Kaushambi MP Vinod Sonkar will look after the state’s southwestern region where people belonging to the backward classes dominate the demography. Sunil Deodhar of the party’s Tripura triumph fame will be in-charge of the Hooghly-Midnapore zone in south Bengal. Deodhar can also speak Bengali.
Dushyant Gautam, Rajya Sabha MP and the party’s national general secretary, has also remained closely associated with the party’s SC morcha. A Rajya Sabha MP from Haryana, Gautam will be in-charge of the party’s Kolkata zone, which includes the districts of North 24-Parganas and South 24-Parganas where people from the SC community constitute a major part of the population.
Vinod Tawde, who served as the education minister in the Devendra Fadnavis government in Maharashtra, will be in charge of the Nabadwip zone in south-central Bengal. National secretary and Basti MP Harish Dwivedi will be looking after the north Bengal zone.
This is not all though. “More leaders from the states of Gujarat, Karnataka, Uttar Pradesh and Maharashtra will be coming here to take charge of certain districts or Assembly constituencies,” said a senior BJP leader who did not want to be named. “Select RSS organisers and BJP youth wing leaders will start visiting the state from December from different parts of the country,” said another BJP leader who was earlier associated with the RSS.
These leaders will engage in different activities including campaigning, organisational coordination strategy, electoral roll review and booth management.
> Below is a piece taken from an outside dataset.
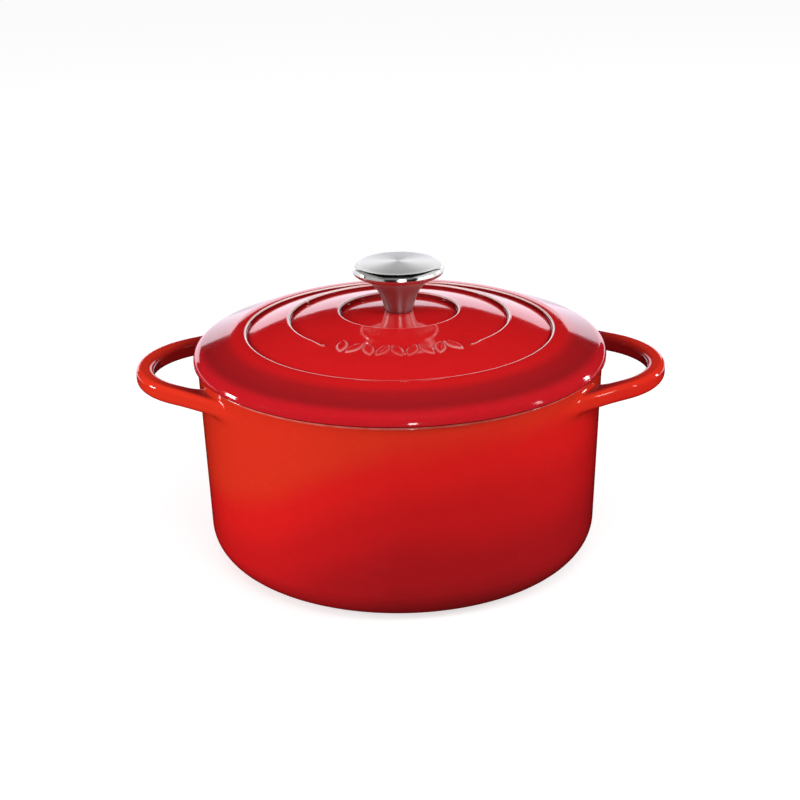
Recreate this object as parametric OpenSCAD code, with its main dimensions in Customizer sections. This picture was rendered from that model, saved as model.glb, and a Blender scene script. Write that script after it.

Besides, Swapan Dasgupta, Delhi-based columnist and Rajya Sabha member is also being increasingly involved in the state's affairs. Presently in Bengal, he has been entrusted with building a connection between the state’s intelligentsia and the civil society, a task in which the party is still lagging behind its principal rivals-- the Trinamool Congress and the Left.
Dasgupta and Kolkata-based industrialist-turned-BJP leader Sisir Bajoria will also organise a trade conference to chart the party’s plan for the restoration of the state’s industrial heritage should they come to power.
Anriban Ganguly, the director of the Delhi-based BJP think-tank Syama Prasad Mookerjee Research Foundation (SPMRF), is also a member of the party’s central policy research wing. He will camp in the state till the Assembly elections. The SPMRF will be organising a series of events involving members of the state’s civil society in small towns across Bengal.
Delhi-based Animesh Biswas, who oversees the “Save Bengal” campaign under Shiv Prakash’s supervision, has landed in the state already. “Save Bengal” is a campaign that links non-resident Bengalis, mostly those living in cities like Delhi, Jaipur, Chandigarh and Bengaluru, with Bengal’s small towns.
A number of Bengali natives, living in cities outside the state are slated to visit the state over the coming months to campaign for the BJP. A BJP organiser pointed out that the BJP’s Rajasthan unit recently launched a “Bengali” cell, involving the Bengali population living in the state.
The TMC has strongly reacted to the BJP’s plan of roping in leaders and party members from all over the country. “All they want is to add muscle power. It’s not about those five leaders or other leaders. They will be bringing in thousands of hooligans from different states with the precise plan of destabilising the state’s law and order situation to create justification for imposing President’s Rule ahead of the elections,” TMC Rajya Sabha MP and spokesperson Sukhendu Sekhar Ray said.
The BJP hit back at the TMC citing the involvement of poll-strategist Prashant Kishor’s organisation. “Is Kishor not an outsider? Our party is bringing in committed and devoted workers but the TMC has hired a professional agency,” Saumitra Khan, Bengal BJP’s youth wing chief and Bishnupur MP said.
Meanwhile, Bengal BJP president Dilip Ghosh was harsher in his rebuttal. “The TMC does not consider the Rohingyas as outsiders but considers the prime minister and the home minister as outsiders. This exposes the kind of politics the TMC indulges in,” Ghosh said.
In the 2016 Assembly elections, the TMC won 211 seats and the BJP won only three. But in the 2019 Lok Sabha elections, the BJP won 18 of the state’s 42 seats, while maintaining a lead in 129 of the state’s 294 Assembly segments.
Amit Shah has set a target of winning 200 Assembly seats, while one only requires 147 seats to win the Assembly.
In 2019 Lok Sabha elections, the TMC received 43% of the polled votes, slightly above the BJP’s 40%, and therefore the 2021 Assembly elections are expected to be a close one.